Copy out the lines of the records below, and only those lines, from the one with "box = part_box(node)" through the one with "shape, run +", exactly as they appear.

DATA LINES =>
* begin *

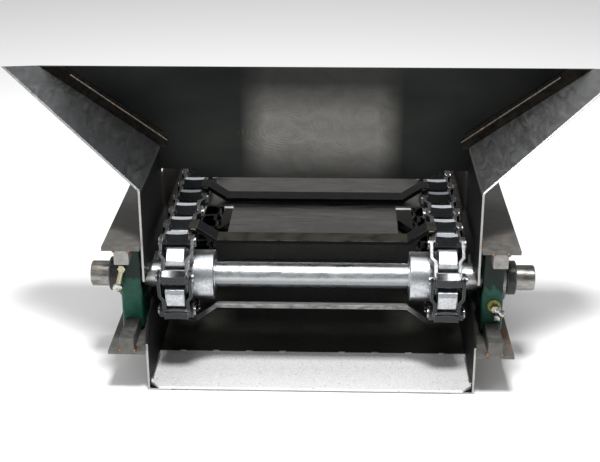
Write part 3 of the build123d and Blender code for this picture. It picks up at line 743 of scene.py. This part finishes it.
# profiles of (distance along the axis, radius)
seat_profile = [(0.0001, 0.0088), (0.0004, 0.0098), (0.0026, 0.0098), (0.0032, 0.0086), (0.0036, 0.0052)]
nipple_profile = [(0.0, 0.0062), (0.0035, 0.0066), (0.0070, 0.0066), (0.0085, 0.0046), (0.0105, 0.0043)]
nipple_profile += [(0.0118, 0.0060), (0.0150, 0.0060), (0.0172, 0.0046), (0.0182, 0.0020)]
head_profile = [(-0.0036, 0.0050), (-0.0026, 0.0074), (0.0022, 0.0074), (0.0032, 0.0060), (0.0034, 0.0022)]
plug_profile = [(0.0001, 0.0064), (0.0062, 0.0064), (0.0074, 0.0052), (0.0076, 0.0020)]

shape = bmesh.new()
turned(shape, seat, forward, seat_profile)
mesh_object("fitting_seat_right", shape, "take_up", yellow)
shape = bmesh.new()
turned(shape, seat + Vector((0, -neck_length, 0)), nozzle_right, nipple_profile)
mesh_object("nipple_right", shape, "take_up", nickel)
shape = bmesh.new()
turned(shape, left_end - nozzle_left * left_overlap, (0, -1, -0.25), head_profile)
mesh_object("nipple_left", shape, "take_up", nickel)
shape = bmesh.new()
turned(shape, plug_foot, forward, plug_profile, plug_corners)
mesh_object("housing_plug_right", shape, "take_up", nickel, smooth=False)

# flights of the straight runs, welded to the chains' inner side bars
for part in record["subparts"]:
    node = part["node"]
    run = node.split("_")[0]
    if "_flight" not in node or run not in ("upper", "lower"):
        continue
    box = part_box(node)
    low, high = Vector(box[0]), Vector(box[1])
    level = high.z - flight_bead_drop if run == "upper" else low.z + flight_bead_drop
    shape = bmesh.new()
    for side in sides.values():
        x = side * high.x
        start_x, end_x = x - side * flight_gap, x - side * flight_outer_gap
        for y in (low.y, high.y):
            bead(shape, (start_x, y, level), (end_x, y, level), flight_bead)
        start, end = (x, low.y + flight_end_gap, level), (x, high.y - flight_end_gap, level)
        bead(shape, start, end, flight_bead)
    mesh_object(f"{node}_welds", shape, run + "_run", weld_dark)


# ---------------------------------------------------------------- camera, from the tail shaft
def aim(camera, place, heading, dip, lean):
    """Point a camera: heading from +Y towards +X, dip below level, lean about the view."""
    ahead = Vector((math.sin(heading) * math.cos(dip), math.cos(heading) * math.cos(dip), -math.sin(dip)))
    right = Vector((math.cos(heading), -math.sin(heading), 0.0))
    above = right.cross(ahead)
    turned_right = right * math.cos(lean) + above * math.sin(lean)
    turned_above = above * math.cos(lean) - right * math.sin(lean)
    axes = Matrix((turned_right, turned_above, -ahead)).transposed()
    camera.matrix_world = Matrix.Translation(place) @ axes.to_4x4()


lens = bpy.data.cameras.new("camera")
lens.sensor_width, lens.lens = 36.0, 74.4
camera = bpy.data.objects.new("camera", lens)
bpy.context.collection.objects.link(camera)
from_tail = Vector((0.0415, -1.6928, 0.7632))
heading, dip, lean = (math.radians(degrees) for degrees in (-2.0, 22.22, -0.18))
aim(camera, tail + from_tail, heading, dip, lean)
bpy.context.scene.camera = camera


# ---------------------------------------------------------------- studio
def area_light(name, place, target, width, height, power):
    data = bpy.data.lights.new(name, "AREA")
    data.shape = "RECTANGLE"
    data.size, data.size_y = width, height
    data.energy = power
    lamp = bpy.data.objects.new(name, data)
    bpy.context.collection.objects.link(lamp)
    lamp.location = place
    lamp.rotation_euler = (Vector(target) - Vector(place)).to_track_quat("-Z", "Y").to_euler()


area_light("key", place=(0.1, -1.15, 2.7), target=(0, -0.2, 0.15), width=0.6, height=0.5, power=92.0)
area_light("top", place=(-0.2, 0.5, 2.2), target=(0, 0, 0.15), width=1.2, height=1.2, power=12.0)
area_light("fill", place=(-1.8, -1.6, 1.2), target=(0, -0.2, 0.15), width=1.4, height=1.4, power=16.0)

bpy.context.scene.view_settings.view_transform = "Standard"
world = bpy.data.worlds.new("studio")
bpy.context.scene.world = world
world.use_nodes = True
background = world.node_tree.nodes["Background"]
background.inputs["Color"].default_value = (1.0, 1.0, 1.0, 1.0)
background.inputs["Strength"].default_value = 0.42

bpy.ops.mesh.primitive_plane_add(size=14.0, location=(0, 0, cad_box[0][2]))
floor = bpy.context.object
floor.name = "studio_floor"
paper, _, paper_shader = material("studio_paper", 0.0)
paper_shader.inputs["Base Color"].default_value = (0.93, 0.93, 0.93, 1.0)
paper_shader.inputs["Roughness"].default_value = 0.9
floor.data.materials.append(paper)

* end *
* begin *

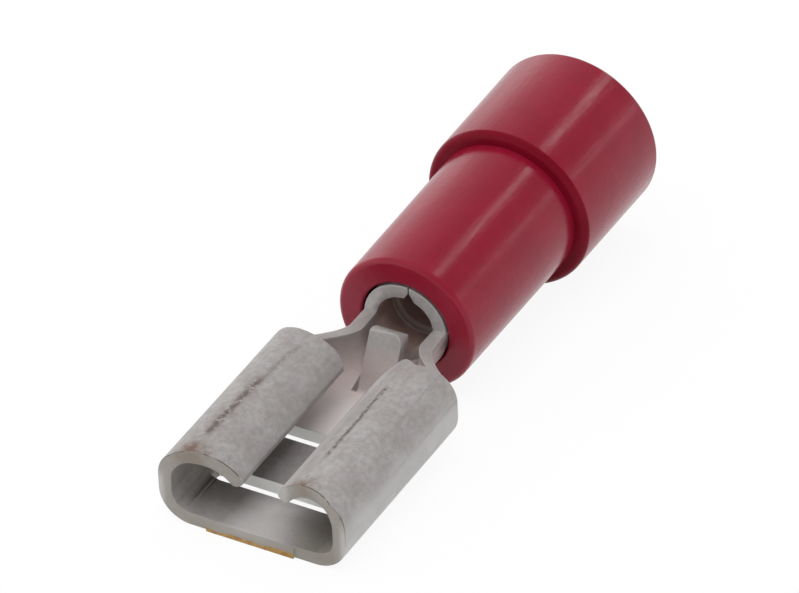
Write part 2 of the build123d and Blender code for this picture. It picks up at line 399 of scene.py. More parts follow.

* end *

SOLVED EXERCISE =>
    box = part_box(node)
    low, high = Vector(box[0]), Vector(box[1])
    level = high.z - flight_bead_drop if run == "upper" else low.z + flight_bead_drop
    shape = bmesh.new()
    for side in sides.values():
        x = side * high.x
        start_x, end_x = x - side * flight_gap, x - side * flight_outer_gap
        for y in (low.y, high.y):
            bead(shape, (start_x, y, level), (end_x, y, level), flight_bead)
        start, end = (x, low.y + flight_end_gap, level), (x, high.y - flight_end_gap, level)
        bead(shape, start, end, flight_bead)
    mesh_object(f"{node}_welds", shape, run + "_run", weld_dark)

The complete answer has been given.